START Data shown
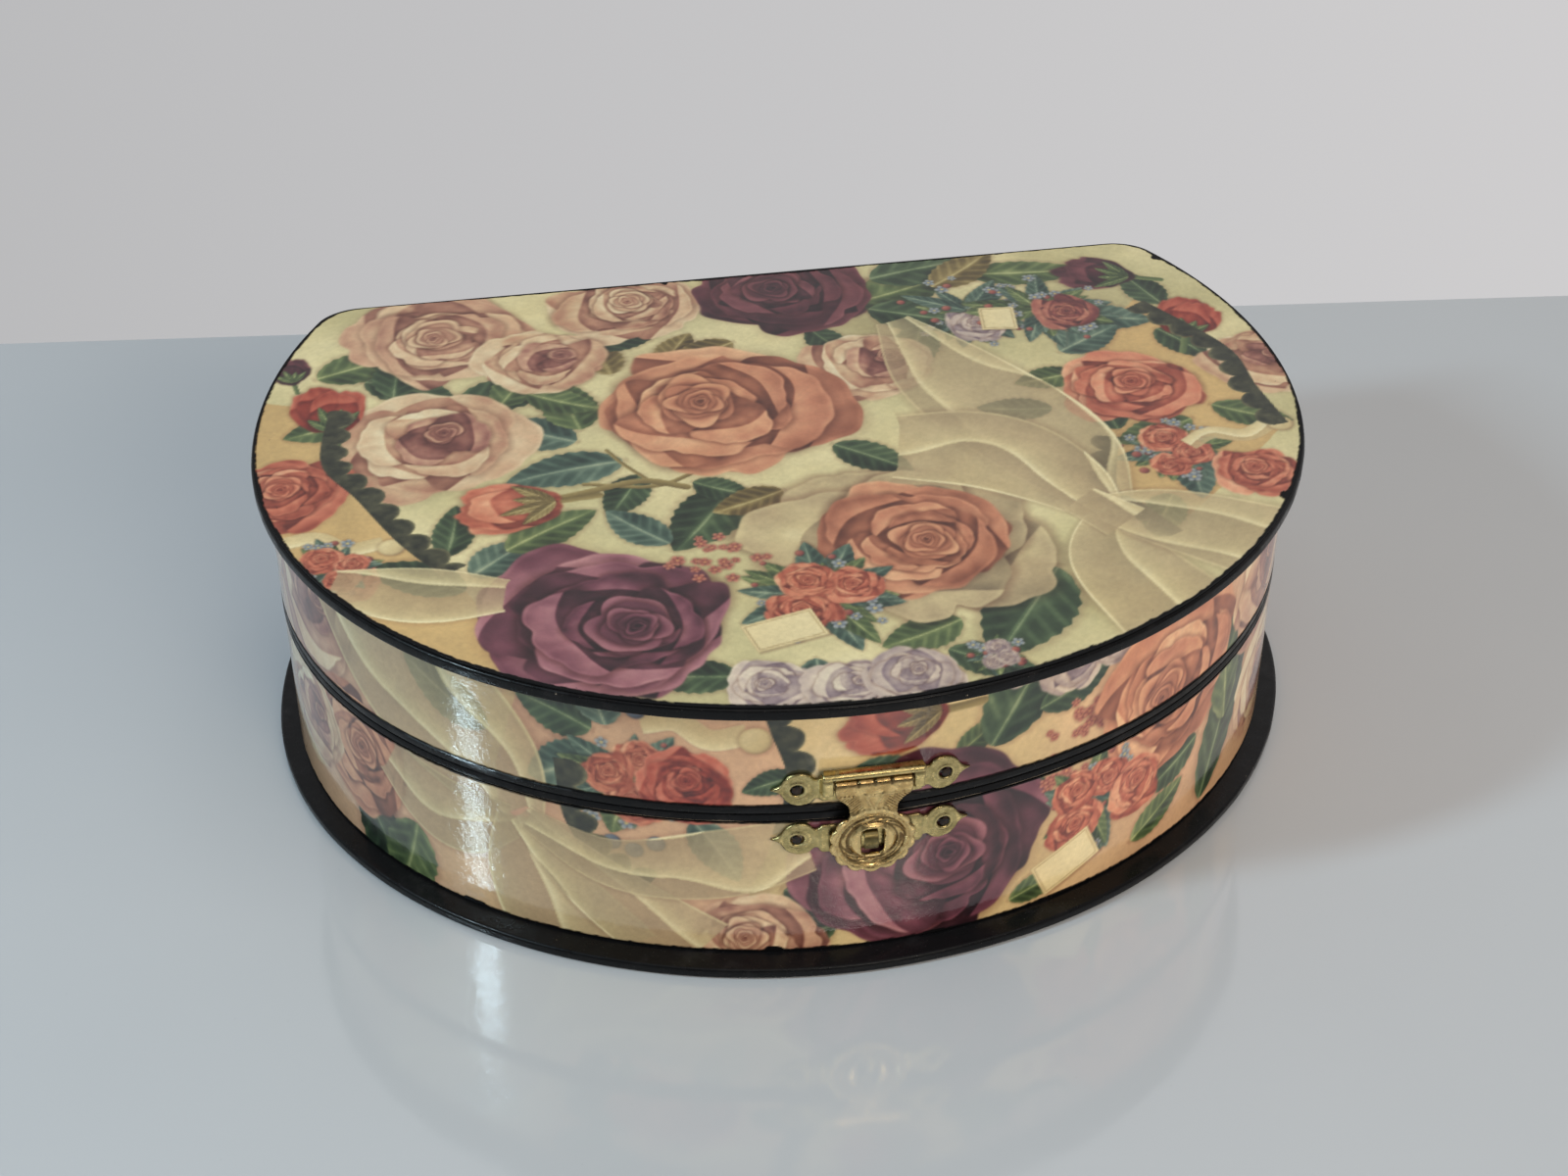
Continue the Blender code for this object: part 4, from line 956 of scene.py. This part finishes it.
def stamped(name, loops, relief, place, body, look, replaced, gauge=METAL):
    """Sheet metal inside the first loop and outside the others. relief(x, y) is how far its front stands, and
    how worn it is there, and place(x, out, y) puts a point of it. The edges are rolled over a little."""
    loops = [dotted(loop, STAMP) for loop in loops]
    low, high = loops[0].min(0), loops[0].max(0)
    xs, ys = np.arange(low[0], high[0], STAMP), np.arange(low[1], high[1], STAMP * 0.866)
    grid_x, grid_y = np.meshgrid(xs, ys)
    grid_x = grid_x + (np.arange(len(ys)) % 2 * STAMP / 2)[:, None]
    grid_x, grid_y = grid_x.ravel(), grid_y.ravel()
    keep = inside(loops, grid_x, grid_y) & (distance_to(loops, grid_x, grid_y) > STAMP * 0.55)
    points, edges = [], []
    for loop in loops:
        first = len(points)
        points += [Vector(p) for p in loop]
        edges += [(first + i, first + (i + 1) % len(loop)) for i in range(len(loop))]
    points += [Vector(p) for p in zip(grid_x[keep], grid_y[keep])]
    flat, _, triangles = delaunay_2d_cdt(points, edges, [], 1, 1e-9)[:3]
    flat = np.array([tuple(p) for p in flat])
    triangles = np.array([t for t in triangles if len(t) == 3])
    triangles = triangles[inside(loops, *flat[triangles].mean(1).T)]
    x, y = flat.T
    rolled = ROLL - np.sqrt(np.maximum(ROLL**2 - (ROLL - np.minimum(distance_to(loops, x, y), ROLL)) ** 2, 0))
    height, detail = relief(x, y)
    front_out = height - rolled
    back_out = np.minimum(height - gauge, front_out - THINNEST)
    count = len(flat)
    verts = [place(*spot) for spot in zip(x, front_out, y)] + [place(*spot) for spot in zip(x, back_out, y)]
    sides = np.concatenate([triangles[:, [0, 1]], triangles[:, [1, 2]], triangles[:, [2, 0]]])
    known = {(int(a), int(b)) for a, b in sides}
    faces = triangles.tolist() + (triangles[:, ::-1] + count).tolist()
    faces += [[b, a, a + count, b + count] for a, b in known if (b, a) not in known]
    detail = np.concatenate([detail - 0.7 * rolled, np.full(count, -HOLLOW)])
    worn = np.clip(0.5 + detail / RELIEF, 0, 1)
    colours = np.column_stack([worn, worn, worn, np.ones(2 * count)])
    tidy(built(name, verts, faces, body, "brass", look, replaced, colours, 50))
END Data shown
- **Set task**: Extract all of the data shown above and repeat it verbatim.

- **Task output**:
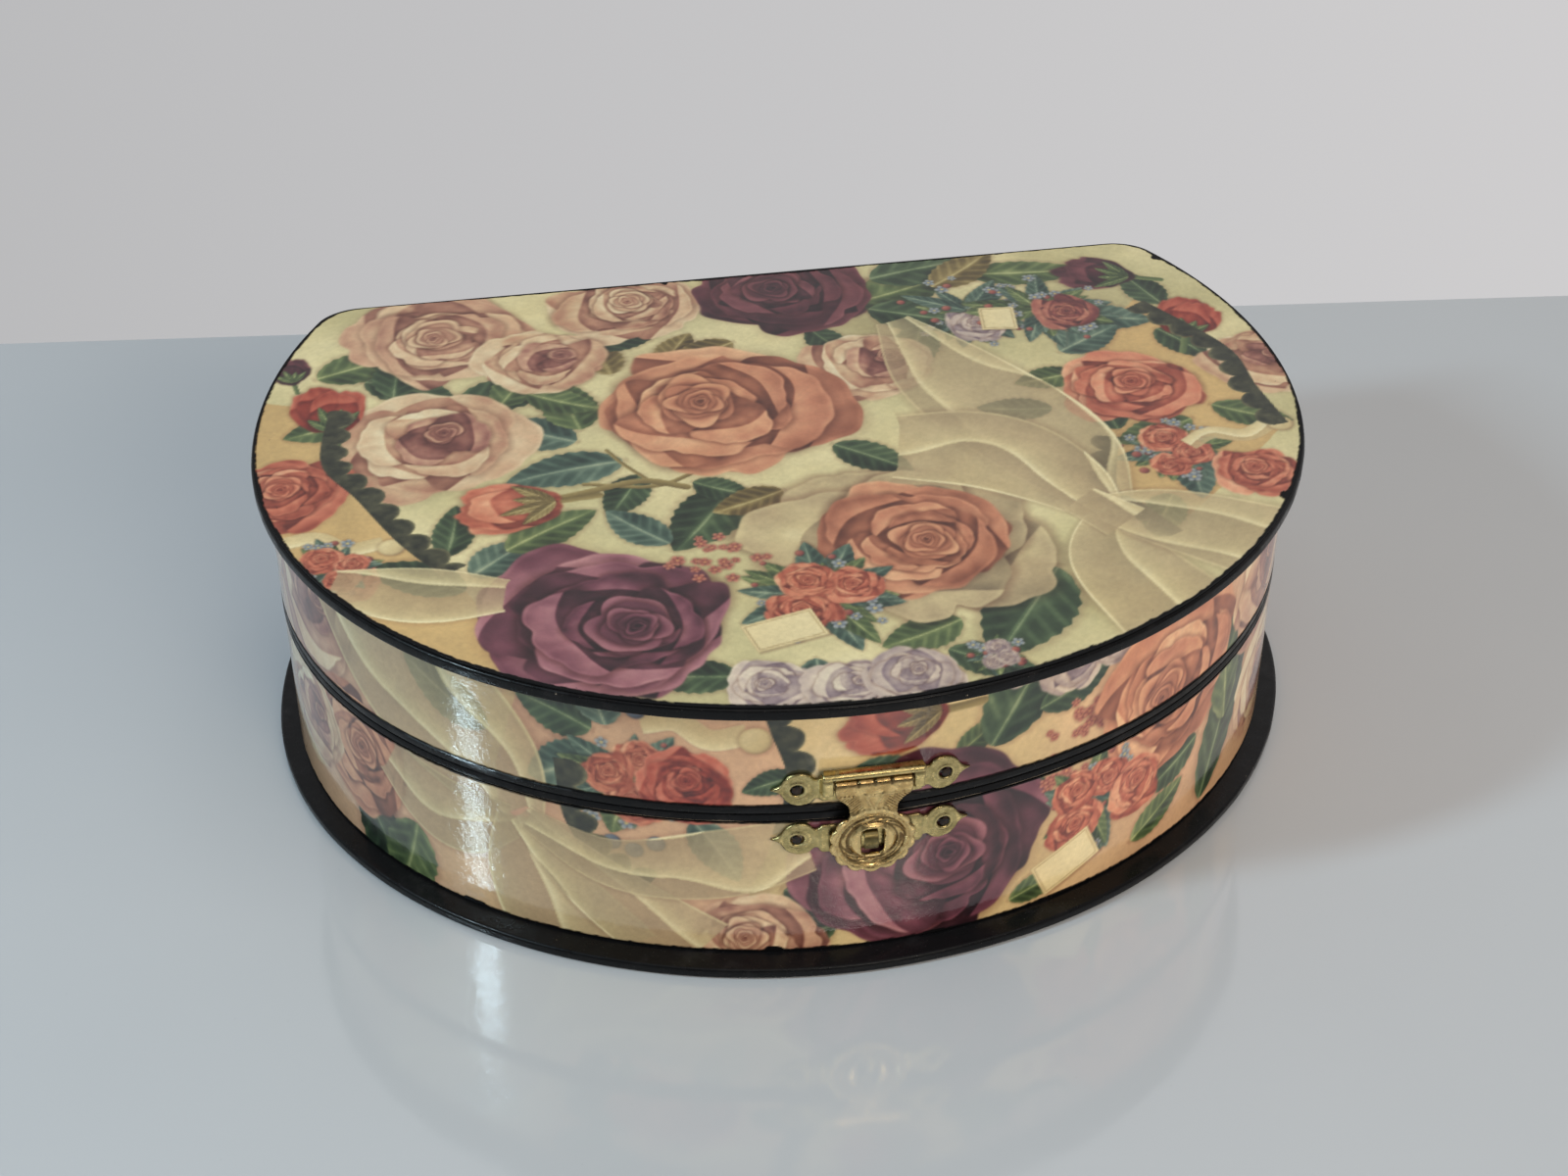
Continue the Blender code for this object: part 4, from line 956 of scene.py. This part finishes it.
def stamped(name, loops, relief, place, body, look, replaced, gauge=METAL):
    """Sheet metal inside the first loop and outside the others. relief(x, y) is how far its front stands, and
    how worn it is there, and place(x, out, y) puts a point of it. The edges are rolled over a little."""
    loops = [dotted(loop, STAMP) for loop in loops]
    low, high = loops[0].min(0), loops[0].max(0)
    xs, ys = np.arange(low[0], high[0], STAMP), np.arange(low[1], high[1], STAMP * 0.866)
    grid_x, grid_y = np.meshgrid(xs, ys)
    grid_x = grid_x + (np.arange(len(ys)) % 2 * STAMP / 2)[:, None]
    grid_x, grid_y = grid_x.ravel(), grid_y.ravel()
    keep = inside(loops, grid_x, grid_y) & (distance_to(loops, grid_x, grid_y) > STAMP * 0.55)
    points, edges = [], []
    for loop in loops:
        first = len(points)
        points += [Vector(p) for p in loop]
        edges += [(first + i, first + (i + 1) % len(loop)) for i in range(len(loop))]
    points += [Vector(p) for p in zip(grid_x[keep], grid_y[keep])]
    flat, _, triangles = delaunay_2d_cdt(points, edges, [], 1, 1e-9)[:3]
    flat = np.array([tuple(p) for p in flat])
    triangles = np.array([t for t in triangles if len(t) == 3])
    triangles = triangles[inside(loops, *flat[triangles].mean(1).T)]
    x, y = flat.T
    rolled = ROLL - np.sqrt(np.maximum(ROLL**2 - (ROLL - np.minimum(distance_to(loops, x, y), ROLL)) ** 2, 0))
    height, detail = relief(x, y)
    front_out = height - rolled
    back_out = np.minimum(height - gauge, front_out - THINNEST)
    count = len(flat)
    verts = [place(*spot) for spot in zip(x, front_out, y)] + [place(*spot) for spot in zip(x, back_out, y)]
    sides = np.concatenate([triangles[:, [0, 1]], triangles[:, [1, 2]], triangles[:, [2, 0]]])
    known = {(int(a), int(b)) for a, b in sides}
    faces = triangles.tolist() + (triangles[:, ::-1] + count).tolist()
    faces += [[b, a, a + count, b + count] for a, b in known if (b, a) not in known]
    detail = np.concatenate([detail - 0.7 * rolled, np.full(count, -HOLLOW)])
    worn = np.clip(0.5 + detail / RELIEF, 0, 1)
    colours = np.column_stack([worn, worn, worn, np.ones(2 * count)])
    tidy(built(name, verts, faces, body, "brass", look, replaced, colours, 50))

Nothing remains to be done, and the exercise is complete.